**TASK DIRECTIONS**
Your task is to write out the complete listing exactly as it is shown.

**GIVEN INFORMATION**
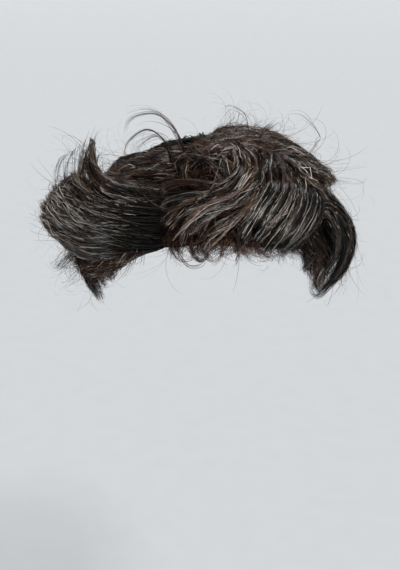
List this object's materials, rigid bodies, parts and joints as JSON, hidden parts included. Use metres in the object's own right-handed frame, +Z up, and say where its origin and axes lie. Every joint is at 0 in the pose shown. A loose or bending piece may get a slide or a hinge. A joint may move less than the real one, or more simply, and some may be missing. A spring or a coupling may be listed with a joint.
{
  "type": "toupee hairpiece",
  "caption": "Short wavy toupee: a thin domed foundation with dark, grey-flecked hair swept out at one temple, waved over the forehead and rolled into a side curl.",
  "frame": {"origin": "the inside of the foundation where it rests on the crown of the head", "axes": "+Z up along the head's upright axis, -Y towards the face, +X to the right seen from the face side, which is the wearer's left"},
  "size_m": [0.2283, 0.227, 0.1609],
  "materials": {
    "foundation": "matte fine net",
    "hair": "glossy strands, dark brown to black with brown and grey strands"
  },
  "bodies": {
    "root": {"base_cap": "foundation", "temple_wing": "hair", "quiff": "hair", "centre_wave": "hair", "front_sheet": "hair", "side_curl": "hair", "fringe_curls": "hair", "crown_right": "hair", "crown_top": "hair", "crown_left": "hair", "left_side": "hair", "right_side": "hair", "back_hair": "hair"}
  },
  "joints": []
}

**THE OUTPUT**
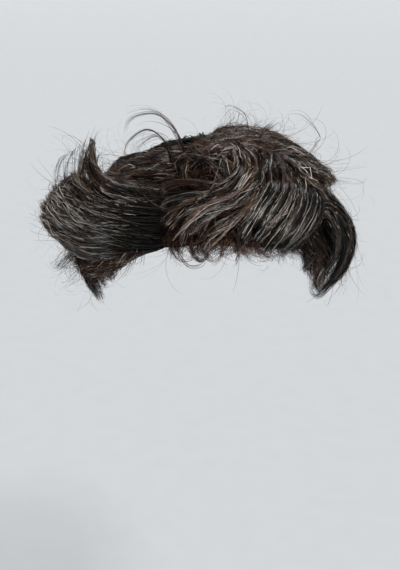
List this object's materials, rigid bodies, parts and joints as JSON, hidden parts included. Use metres in the object's own right-handed frame, +Z up, and say where its origin and axes lie. Every joint is at 0 in the pose shown. A loose or bending piece may get a slide or a hinge. A joint may move less than the real one, or more simply, and some may be missing. A spring or a coupling may be listed with a joint.
{
  "type": "toupee hairpiece",
  "caption": "Short wavy toupee: a thin domed foundation with dark, grey-flecked hair swept out at one temple, waved over the forehead and rolled into a side curl.",
  "frame": {"origin": "the inside of the foundation where it rests on the crown of the head", "axes": "+Z up along the head's upright axis, -Y towards the face, +X to the right seen from the face side, which is the wearer's left"},
  "size_m": [0.2283, 0.227, 0.1609],
  "materials": {
    "foundation": "matte fine net",
    "hair": "glossy strands, dark brown to black with brown and grey strands"
  },
  "bodies": {
    "root": {"base_cap": "foundation", "temple_wing": "hair", "quiff": "hair", "centre_wave": "hair", "front_sheet": "hair", "side_curl": "hair", "fringe_curls": "hair", "crown_right": "hair", "crown_top": "hair", "crown_left": "hair", "left_side": "hair", "right_side": "hair", "back_hair": "hair"}
  },
  "joints": []
}